Brackish-water systems run far lower feed pressures than seawater because osmotic pressure scales linearly with salt concentration — a key reason BWRO has much lower energy intensity.

Drinking-Water Treatment

What is the salt rejection of a residential RO membrane removing 1,485 mg/L?

A point-of-use RO unit reduces a 1,500 mg/L TDS feed to 15 mg/L in the storage tank.

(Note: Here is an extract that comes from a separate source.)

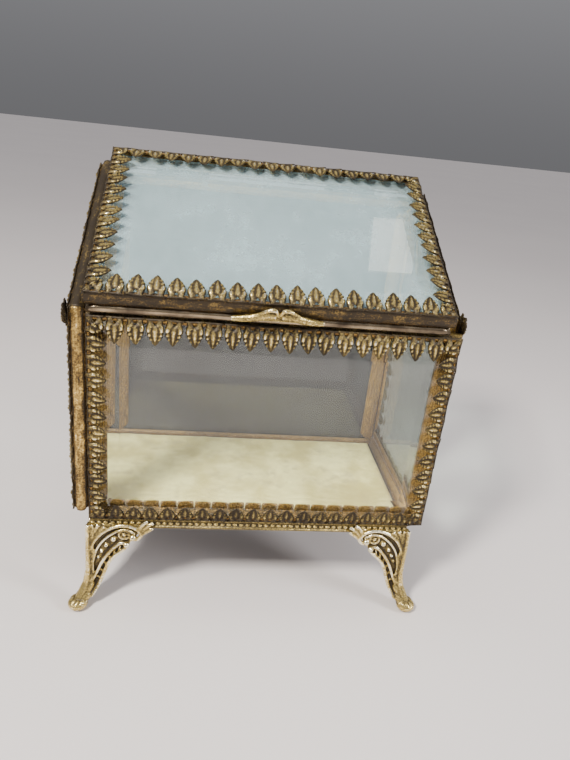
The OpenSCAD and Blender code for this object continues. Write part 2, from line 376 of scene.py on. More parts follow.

What is the overall membrane rejection percentage reported on the spec sheet?

  • Knowns: Cin = 1,500 mg/L, Cout = 15 mg/L
  • R = (Cin − Cout) / Cin × 100
  • R = (1,500 − 15) / 1,500 × 100
  • R = 1,485 / 1,500 × 100

R = 99.0%

NSF/ANSI 58-certified RO membranes typically advertise 95–99% rejection of total dissolved solids; system-level rejection drops over time as the membrane fouls and concentration polarization grows.

Reverse Osmosis Formulas

Two equations describe RO performance — the van't Hoff equation for osmotic pressure and the rejection equation for solute removal:

π = φ × N × Cs × R × Tvan't Hoff — osmotic pressure of the feed solution
R% = (Cin − Cout) / Cin × 100Membrane rejection — percent solute blocked

Where:

  • π (pi) — osmotic pressure (atm or bar); the minimum pressure the pump must exceed
  • φ (phi) — osmotic coefficient (dimensionless); 0.85–0.95 for NaCl, captures non-ideal behavior
  • N — ions per formula unit (dimensionless); 2 for NaCl, 3 for CaCl₂, 1 for sugar
  • Cs — solute concentration (gmol/L)
  • R — ideal gas constant (0.08206 L·atm/(mol·K))
  • T — absolute temperature (K)
  • R% — membrane rejection (%); 95–99.7% for modern thin-film composite RO
  • Cin — feed concentration entering the membrane (mg/L)
  • Cout — permeate concentration leaving the membrane (mg/L)

The van't Hoff equation only sets the lower-bound operating pressure — real systems also overcome membrane resistance, friction losses, and concentration polarization, so applied pressure typically runs 1.5–3× the feed-side osmotic pressure. Rejection is a snapshot of one membrane element; whole-train rejection drops as recovery rises and the reject side becomes more concentrated.